_Source data_
start
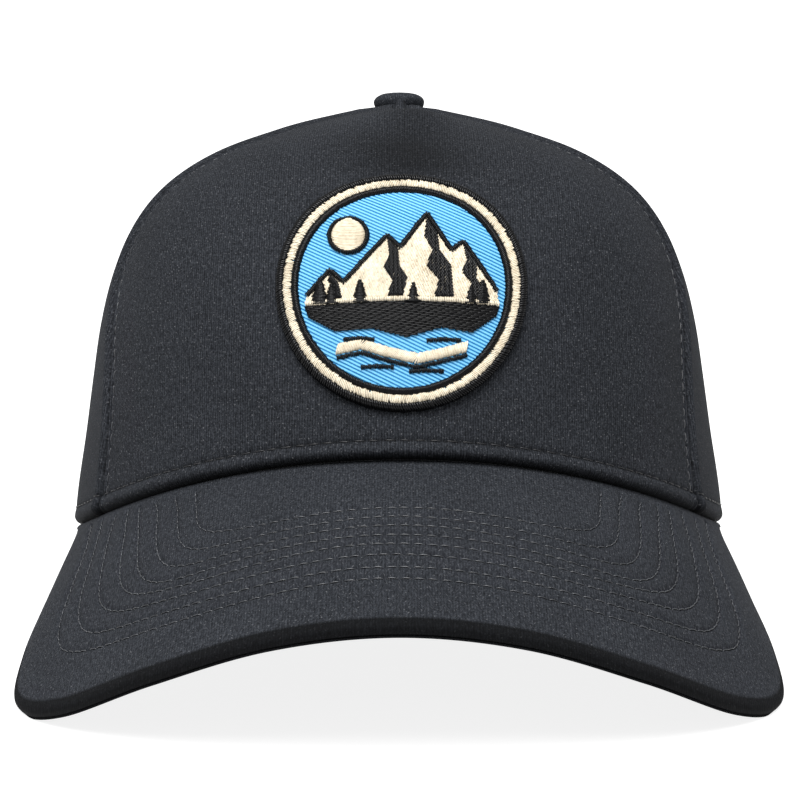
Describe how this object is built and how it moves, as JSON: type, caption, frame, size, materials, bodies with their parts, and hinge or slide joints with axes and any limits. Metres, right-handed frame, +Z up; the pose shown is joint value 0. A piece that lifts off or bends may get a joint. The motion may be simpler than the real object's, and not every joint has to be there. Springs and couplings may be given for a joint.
{
  "type": "sports cap",
  "caption": "Soft sports cap with a curved stitched peak, covered button, round embroidered badge and a strap across an arched opening at the back.",
  "frame": {"origin": "on the surface that the cap lies on, under the middle of its bounding box", "axes": "+Z up, +Y towards the back of the head, +X towards the wearer's left"},
  "size_m": [0.1768, 0.27, 0.1332],
  "materials": {
    "cloth": "matte cotton twill, charcoal",
    "strap": "woven tape, charcoal",
    "black_thread": "satin stitched, black",
    "cream_thread": "satin stitched, cream",
    "blue_twill": "twill, bright blue"
  },
  "bodies": {
    "root": {"front_panel": "cloth", "side_panel_left": "cloth", "side_panel_right": "cloth", "back_panel_left": "cloth", "back_panel_right": "cloth", "peak": "cloth", "top_button": "cloth", "back_strap": "strap", "badge_ground": "blue_twill", "badge_border": "black_thread", "badge_ring": "cream_thread", "badge_sun": "cream_thread", "badge_peaks": "cream_thread", "badge_hills": "black_thread", "badge_trail": "cream_thread"}
  },
  "joints": []
}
end
_What to do_
Recopy all the lines exactly as they appear.

_Output below_
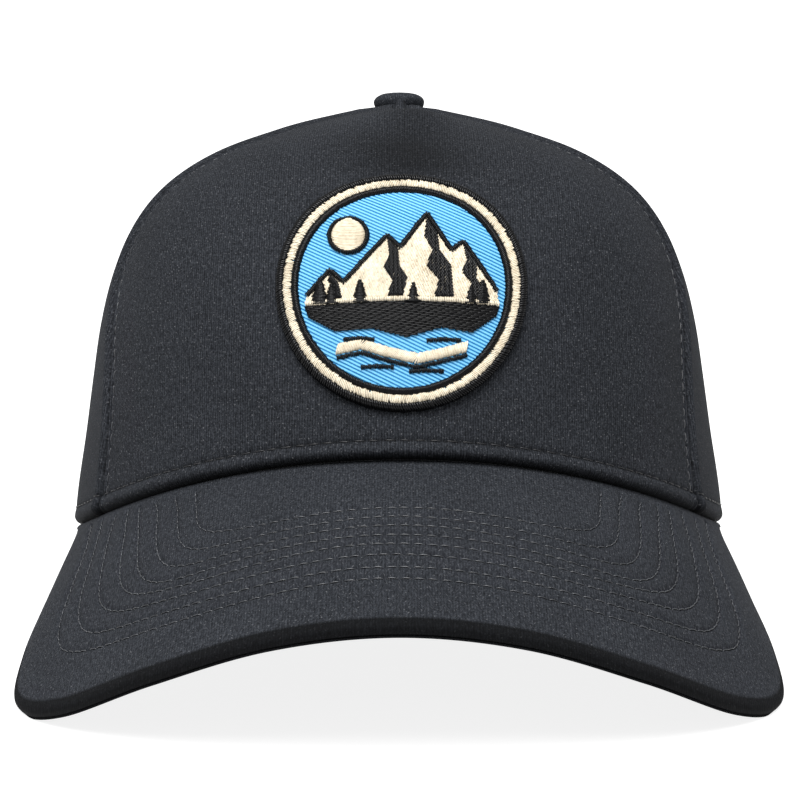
Describe how this object is built and how it moves, as JSON: type, caption, frame, size, materials, bodies with their parts, and hinge or slide joints with axes and any limits. Metres, right-handed frame, +Z up; the pose shown is joint value 0. A piece that lifts off or bends may get a joint. The motion may be simpler than the real object's, and not every joint has to be there. Springs and couplings may be given for a joint.
{
  "type": "sports cap",
  "caption": "Soft sports cap with a curved stitched peak, covered button, round embroidered badge and a strap across an arched opening at the back.",
  "frame": {"origin": "on the surface that the cap lies on, under the middle of its bounding box", "axes": "+Z up, +Y towards the back of the head, +X towards the wearer's left"},
  "size_m": [0.1768, 0.27, 0.1332],
  "materials": {
    "cloth": "matte cotton twill, charcoal",
    "strap": "woven tape, charcoal",
    "black_thread": "satin stitched, black",
    "cream_thread": "satin stitched, cream",
    "blue_twill": "twill, bright blue"
  },
  "bodies": {
    "root": {"front_panel": "cloth", "side_panel_left": "cloth", "side_panel_right": "cloth", "back_panel_left": "cloth", "back_panel_right": "cloth", "peak": "cloth", "top_button": "cloth", "back_strap": "strap", "badge_ground": "blue_twill", "badge_border": "black_thread", "badge_ring": "cream_thread", "badge_sun": "cream_thread", "badge_peaks": "cream_thread", "badge_hills": "black_thread", "badge_trail": "cream_thread"}
  },
  "joints": []
}